AnimatorSet().apply {
if (isAnimationFinished) {
playTogether(
widthAnimator,
heightAnimator,
cornerAnimator
)
interpolator = when (this@ResizableCardView.interpolator) {
LINEAR -> LinearInterpolator()
EASE -> AnimationUtils.loadInterpolator(
context,
R.anim.ease
)
}
duration = this@ResizableCardView.duration
doOnStart {
isAnimationFinished = false
}
doOnEnd {
cardDescription.startAnimation(fadeIn())
isExpanded = !isExpanded
isAnimationFinished = true
}
startCardAnimation()
}
}An extension for the AnimatorSet to handle the card’s body text fade:
private fun AnimatorSet.startCardAnimation() {
// Custom fade animation with listener to wait for card's text
// body to finish fading before resizing.
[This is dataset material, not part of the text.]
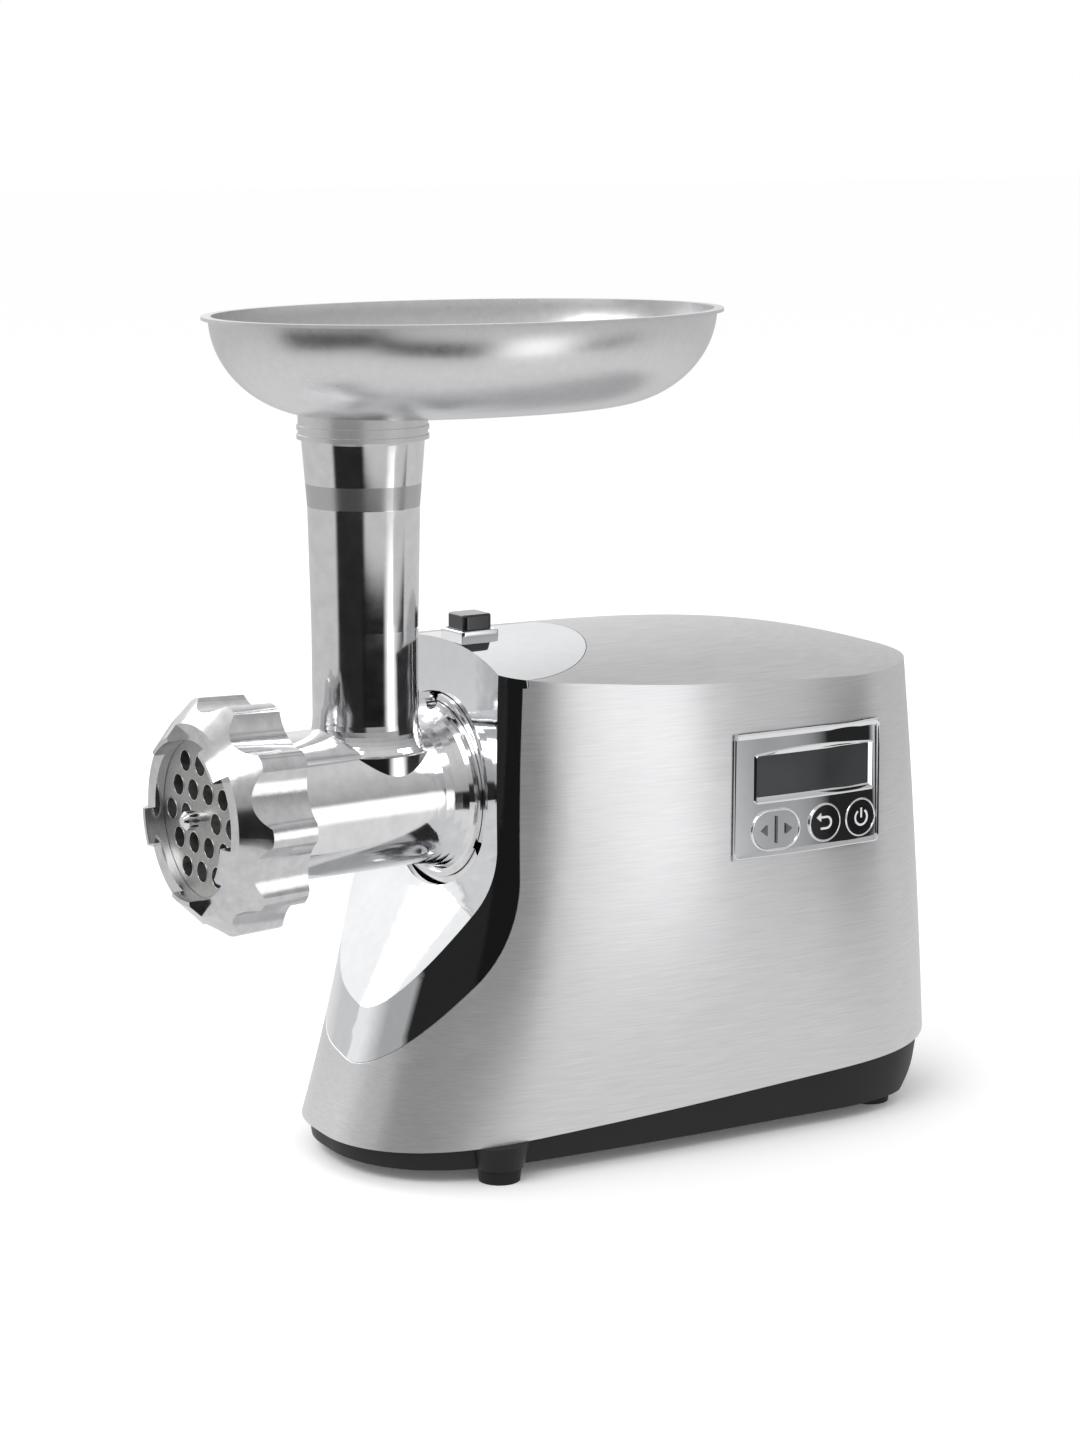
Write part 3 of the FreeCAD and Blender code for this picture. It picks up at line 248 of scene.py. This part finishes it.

val descriptionFadeOut = fadeOut().apply {
setListener {
onAnimationEnd {
// Our AnimatorSet start()
this@startCardAnimation.start()
}
}
}
cardDescription.startAnimation(descriptionFadeOut)
}
Here’s our final custom view class.
Conclusion
We’ve seen that we can create cool animations with nothing more than a pair of numbers consisting of initial and final values and letting an interpolator fill the middle points for us. Ease interpolators make such a difference in the way your views behave when compared to linear ones. And by using custom ease interpolators created withPathInterpolator, we can customize the way our animation changes speed with very little effort. Google provides documentation for its Material Design language, which contains guidelines that can help you follow good design practices in your app, and that includes good animation practices. If you want to know how to apply interpolators so that your app's UI is more expressive, then check out the Material Design documentation on motion principles.